In this study, Sydney J. Key analyzes the role of the General Agreement on Trade in Services (GATS) and the World Trade Organization (WTO) in the liberalization and regulation of the financial services sector. What makes her analysis unique is that it integrates the very different perspectives of trade policy and financial regulatory policy. Throughout, she emphasizes the complementary and mutually reinforcing relationship between efforts to open markets under the GATS and the intensive ongoing international work on strengthening domestic financial systems, including prudential regulation and supervision.

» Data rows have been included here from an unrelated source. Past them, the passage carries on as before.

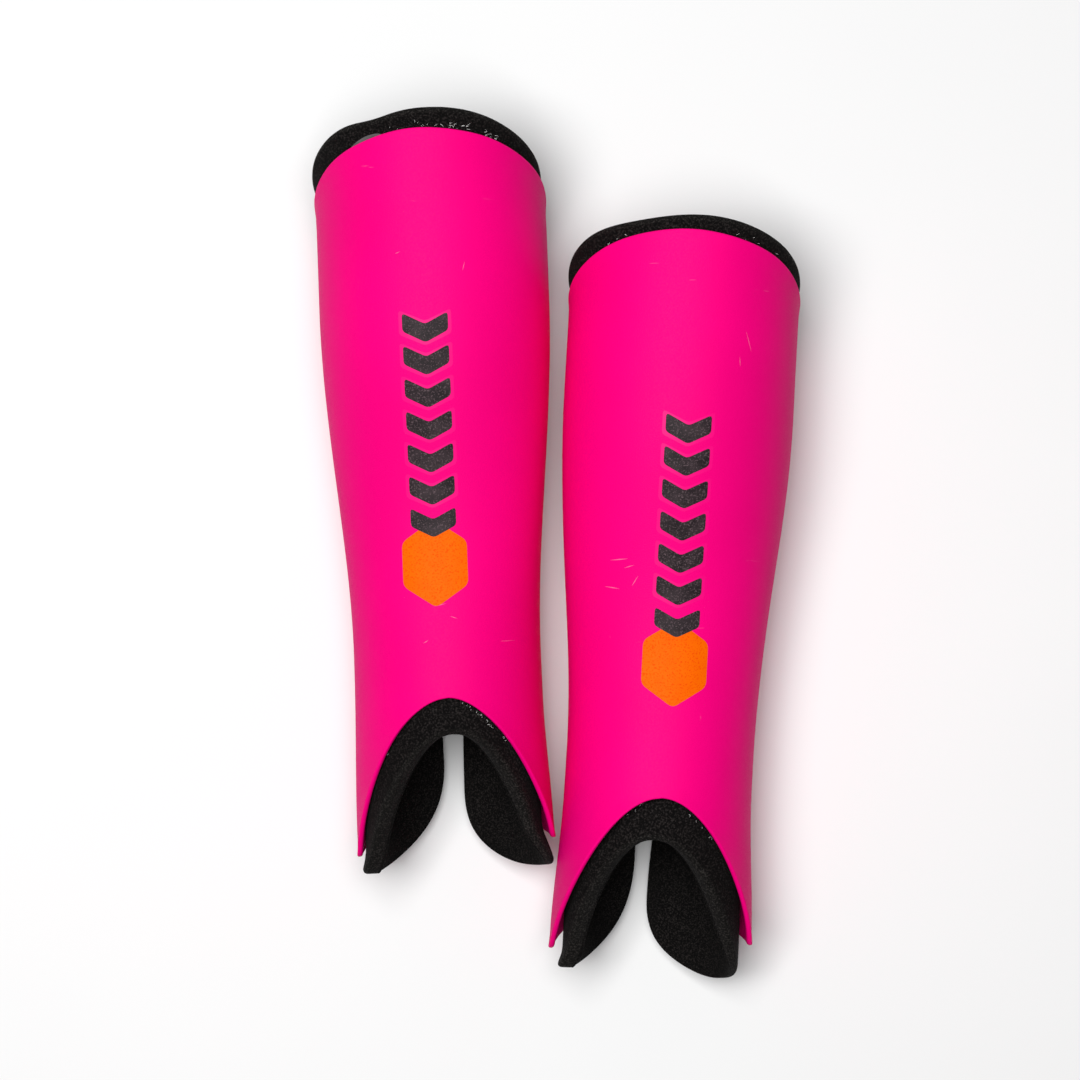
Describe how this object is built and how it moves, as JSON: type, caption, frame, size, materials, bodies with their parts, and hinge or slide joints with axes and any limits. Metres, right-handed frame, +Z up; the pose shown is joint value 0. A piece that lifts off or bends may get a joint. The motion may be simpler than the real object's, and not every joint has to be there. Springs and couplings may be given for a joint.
{
  "type": "pair of shin guards",
  "caption": "Matched pair of field hockey shin guards, each a moulded wrap-round shell with a removable foam liner, lying side by side on their backs.",
  "frame": {"origin": "on the surface the guards lie on, under the middle of the bounding box of the pair", "axes": "+X from the left guard to the right guard, +Y from the ankle ends to the knee ends, +Z up out of the fronts of the shins"},
  "size_m": [0.1904, 0.339, 0.0856],
  "materials": {
    "shell": "satin moulded plastic",
    "foam": "closed-cell foam faced with brushed knit",
    "lining": "brushed knit fabric",
    "hook_tape": "moulded hook tape",
    "loop_tape": "napped loop tape"
  },
  "bodies": {
    "left_guard": {"left_shell": "shell", "left_hook_upper_left": "hook_tape", "left_hook_upper_right": "hook_tape", "left_hook_lower_left": "hook_tape", "left_hook_lower_right": "hook_tape"},
    "left_liner": {"left_foam": "foam", "left_lining": "lining", "left_loop_upper_left": "loop_tape", "left_loop_upper_right": "loop_tape", "left_loop_lower_left": "loop_tape", "left_loop_lower_right": "loop_tape"},
    "right_guard": {"right_shell": "shell", "right_hook_upper_left": "hook_tape", "right_hook_upper_right": "hook_tape", "right_hook_lower_left": "hook_tape", "right_hook_lower_right": "hook_tape"},
    "right_liner": {"right_foam": "foam", "right_lining": "lining", "right_loop_upper_left": "loop_tape", "right_loop_upper_right": "loop_tape", "right_loop_lower_left": "loop_tape", "right_loop_lower_right": "loop_tape"}
  },
  "joints": [
    {"name": "left_liner_slide", "type": "slide", "parent": "left_guard", "child": "left_liner", "axis": [-0.0384, 0.9993, 0], "range_m": [0, 0.31]},
    {"name": "right_liner_slide", "type": "slide", "parent": "right_guard", "child": "right_liner", "axis": [0.0541, 0.9985, 0], "range_m": [0, 0.31]},
    {"name": "right_guard_slide", "type": "slide", "parent": "left_guard", "child": "right_guard", "axis": [1, 0, 0], "range_m": [0, 0.12]}
  ]
}
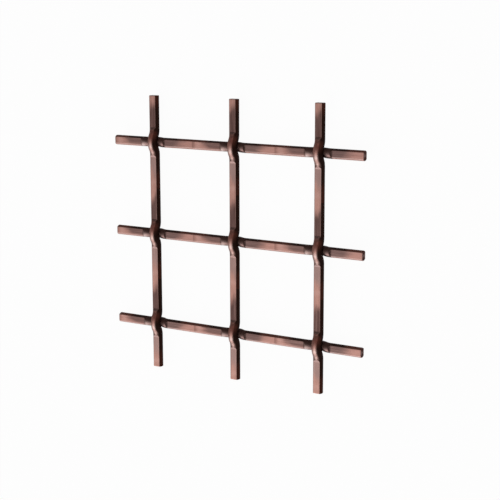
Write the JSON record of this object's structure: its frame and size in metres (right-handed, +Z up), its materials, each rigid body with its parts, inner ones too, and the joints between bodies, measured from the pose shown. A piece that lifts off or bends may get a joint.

Key’s study identifies six broad goals for the financial services negotiations in the Doha round. Four of the goals involve what she terms"first-pillar liberalization," aimed at achieving national treatment and market access. These include "binding" existing and ongoing liberalization; removing remaining barriers to national treatment and market access and then binding the resulting liberalization; narrowing or withdrawing broad most-favored-nation (MFN) exemptions; and an incremental approach to cross-border services. The final two goals involve "second-pillar liberalization," aimed at removing nonquantitative and nondiscriminatory structural barriers—namely, developing stronger GATS disciplines on regulatory transparency; and removing barriers that serve primarily to deny to "effective market access" and then binding the resulting liberalization.

Key emphasizes that success inachieving the goals discussed in this study depends significantly on factors beyond the scope of the Doha round negotiations, but concludes that the negotiations can play an important role in helping to accelerate the process of liberalization of trade in financial services as well as solidifying its results in the form of binding commitments subject to the WTO dispute settlement mechanism.